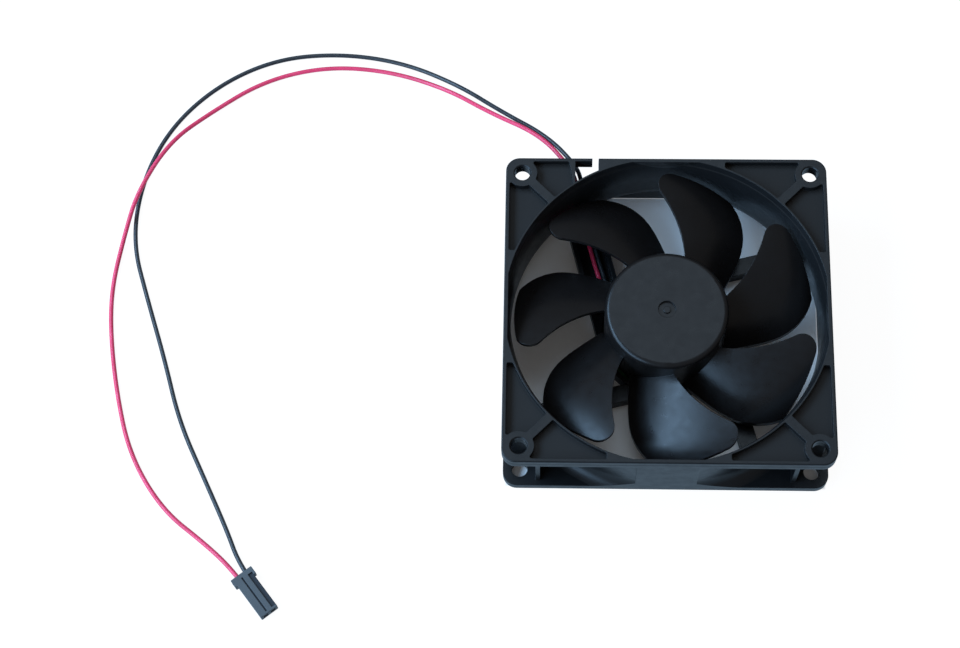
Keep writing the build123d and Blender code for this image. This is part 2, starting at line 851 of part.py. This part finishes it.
# Connector housing: two ways behind a collar
with BuildPart() as connector_housing:
    half_width = connector_width / 2
    block(connector_plane(), (0, connector_length), (-half_width, half_width), connector_height)
    half_collar = collar_width / 2
    block(connector_plane(), (0, collar_length), (-half_collar, half_collar), connector_height)
    fillet(connector_housing.edges().filter_by(Axis.Z), connector_round)
    # Groove along the top, and the lower strip beside it
    block(
        connector_plane(connector_height - groove_depth_in_top),
        (groove_start, connector_length - top_end_wall),
        (groove_place - groove_width / 2, groove_place + groove_width / 2),
        groove_depth_in_top,
        mode=Mode.SUBTRACT,
    )
    block(
        connector_plane(connector_height - recess_drop),
        (recess_start, connector_length - top_end_wall),
        (recess_edge, half_width),
        recess_drop,
        mode=Mode.SUBTRACT,
    )
    for across in (-way_pitch / 2, way_pitch / 2):
        block(
            connector_plane(way_height - way_size / 2),
            (wire_hole_length, connector_length),
            (across - way_size / 2, across + way_size / 2),
            way_size,
            mode=Mode.SUBTRACT,
        )
        block(
            connector_plane(),
            (lance_window_place, lance_window_place + lance_window_length),
            (across - lance_window_width / 2, across + lance_window_width / 2),
            way_height,
            mode=Mode.SUBTRACT,
        )
        start = in_connector(0, across, way_height)
        inward = connector_plane().x_dir
        with BuildSketch(Plane(origin=start, z_dir=inward)):
            Circle(lead_radius + wire_hole_clearance)
        extrude(amount=wire_hole_length, mode=Mode.SUBTRACT)
finish(connector_housing, "connector_housing")

# Crimp terminals: a barrel on the lead's end and a square box for the mating pin
for name, across in (("black_terminal", way_pitch / 2), ("red_terminal", -way_pitch / 2)):
    with BuildPart() as terminal:
        box_start = wire_entry + crimp_length
        box_half = way_size / 2 - terminal_clearance
        block(
            connector_plane(way_height - box_half),
            (box_start, box_start + terminal_length),
            (across - box_half, across + box_half),
            2 * box_half,
        )
        pin_half = box_half - terminal_wall
        block(
            connector_plane(way_height - pin_half),
            (box_start + terminal_wall, box_start + terminal_length),
            (across - pin_half, across + pin_half),
            2 * pin_half,
            mode=Mode.SUBTRACT,
        )
        barrel_start = in_connector(wire_entry, across, way_height)
        with BuildSketch(Plane(origin=barrel_start, z_dir=connector_plane().x_dir)):
            Circle(crimp_radius)
        extrude(amount=crimp_length)
    finish(terminal, name)
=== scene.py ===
import json
from math import cos, radians, sin

import bpy
from mathutils import Matrix, Vector


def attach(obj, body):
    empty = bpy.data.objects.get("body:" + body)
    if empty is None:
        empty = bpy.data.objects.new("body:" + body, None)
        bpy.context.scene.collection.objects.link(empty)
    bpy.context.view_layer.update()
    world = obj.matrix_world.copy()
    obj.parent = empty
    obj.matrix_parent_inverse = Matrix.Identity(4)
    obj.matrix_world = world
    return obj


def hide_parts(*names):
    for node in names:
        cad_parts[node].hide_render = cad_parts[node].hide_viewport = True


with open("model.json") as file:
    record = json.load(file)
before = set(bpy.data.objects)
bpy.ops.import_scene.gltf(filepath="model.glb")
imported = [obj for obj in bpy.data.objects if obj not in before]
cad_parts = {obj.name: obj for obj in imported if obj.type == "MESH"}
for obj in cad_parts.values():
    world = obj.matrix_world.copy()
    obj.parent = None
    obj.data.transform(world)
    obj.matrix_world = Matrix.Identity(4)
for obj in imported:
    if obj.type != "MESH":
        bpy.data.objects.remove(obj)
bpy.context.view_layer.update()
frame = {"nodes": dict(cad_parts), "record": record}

# Camera, fitted to the photo's perspective
CAMERA_PLACE = (-0.031289, -0.216593, 0.571964)
CAMERA_RIGHT = (0.99931, 0.02078, -0.03082)
CAMERA_UP = (-0.0083, 0.93288, 0.36009)
CAMERA_BACK = (0.03623, -0.35959, 0.93241)
CAMERA_LENS = 78.4
SENSOR_WIDTH = 36.0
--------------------
◆ **WHAT THE EXERCISE ASKS**
Give back the whole listing, word for word.

◆ **REPLY TO THE EXERCISE**
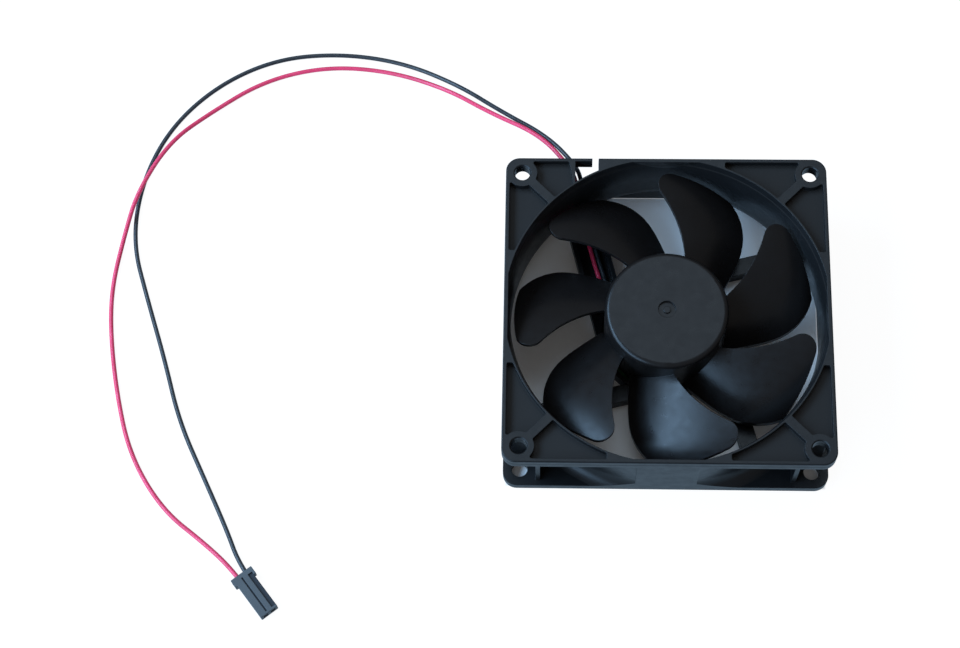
Keep writing the build123d and Blender code for this image. This is part 2, starting at line 851 of part.py. This part finishes it.
# Connector housing: two ways behind a collar
with BuildPart() as connector_housing:
    half_width = connector_width / 2
    block(connector_plane(), (0, connector_length), (-half_width, half_width), connector_height)
    half_collar = collar_width / 2
    block(connector_plane(), (0, collar_length), (-half_collar, half_collar), connector_height)
    fillet(connector_housing.edges().filter_by(Axis.Z), connector_round)
    # Groove along the top, and the lower strip beside it
    block(
        connector_plane(connector_height - groove_depth_in_top),
        (groove_start, connector_length - top_end_wall),
        (groove_place - groove_width / 2, groove_place + groove_width / 2),
        groove_depth_in_top,
        mode=Mode.SUBTRACT,
    )
    block(
        connector_plane(connector_height - recess_drop),
        (recess_start, connector_length - top_end_wall),
        (recess_edge, half_width),
        recess_drop,
        mode=Mode.SUBTRACT,
    )
    for across in (-way_pitch / 2, way_pitch / 2):
        block(
            connector_plane(way_height - way_size / 2),
            (wire_hole_length, connector_length),
            (across - way_size / 2, across + way_size / 2),
            way_size,
            mode=Mode.SUBTRACT,
        )
        block(
            connector_plane(),
            (lance_window_place, lance_window_place + lance_window_length),
            (across - lance_window_width / 2, across + lance_window_width / 2),
            way_height,
            mode=Mode.SUBTRACT,
        )
        start = in_connector(0, across, way_height)
        inward = connector_plane().x_dir
        with BuildSketch(Plane(origin=start, z_dir=inward)):
            Circle(lead_radius + wire_hole_clearance)
        extrude(amount=wire_hole_length, mode=Mode.SUBTRACT)
finish(connector_housing, "connector_housing")

# Crimp terminals: a barrel on the lead's end and a square box for the mating pin
for name, across in (("black_terminal", way_pitch / 2), ("red_terminal", -way_pitch / 2)):
    with BuildPart() as terminal:
        box_start = wire_entry + crimp_length
        box_half = way_size / 2 - terminal_clearance
        block(
            connector_plane(way_height - box_half),
            (box_start, box_start + terminal_length),
            (across - box_half, across + box_half),
            2 * box_half,
        )
        pin_half = box_half - terminal_wall
        block(
            connector_plane(way_height - pin_half),
            (box_start + terminal_wall, box_start + terminal_length),
            (across - pin_half, across + pin_half),
            2 * pin_half,
            mode=Mode.SUBTRACT,
        )
        barrel_start = in_connector(wire_entry, across, way_height)
        with BuildSketch(Plane(origin=barrel_start, z_dir=connector_plane().x_dir)):
            Circle(crimp_radius)
        extrude(amount=crimp_length)
    finish(terminal, name)
=== scene.py ===
import json
from math import cos, radians, sin

import bpy
from mathutils import Matrix, Vector


def attach(obj, body):
    empty = bpy.data.objects.get("body:" + body)
    if empty is None:
        empty = bpy.data.objects.new("body:" + body, None)
        bpy.context.scene.collection.objects.link(empty)
    bpy.context.view_layer.update()
    world = obj.matrix_world.copy()
    obj.parent = empty
    obj.matrix_parent_inverse = Matrix.Identity(4)
    obj.matrix_world = world
    return obj


def hide_parts(*names):
    for node in names:
        cad_parts[node].hide_render = cad_parts[node].hide_viewport = True


with open("model.json") as file:
    record = json.load(file)
before = set(bpy.data.objects)
bpy.ops.import_scene.gltf(filepath="model.glb")
imported = [obj for obj in bpy.data.objects if obj not in before]
cad_parts = {obj.name: obj for obj in imported if obj.type == "MESH"}
for obj in cad_parts.values():
    world = obj.matrix_world.copy()
    obj.parent = None
    obj.data.transform(world)
    obj.matrix_world = Matrix.Identity(4)
for obj in imported:
    if obj.type != "MESH":
        bpy.data.objects.remove(obj)
bpy.context.view_layer.update()
frame = {"nodes": dict(cad_parts), "record": record}

# Camera, fitted to the photo's perspective
CAMERA_PLACE = (-0.031289, -0.216593, 0.571964)
CAMERA_RIGHT = (0.99931, 0.02078, -0.03082)
CAMERA_UP = (-0.0083, 0.93288, 0.36009)
CAMERA_BACK = (0.03623, -0.35959, 0.93241)
CAMERA_LENS = 78.4
SENSOR_WIDTH = 36.0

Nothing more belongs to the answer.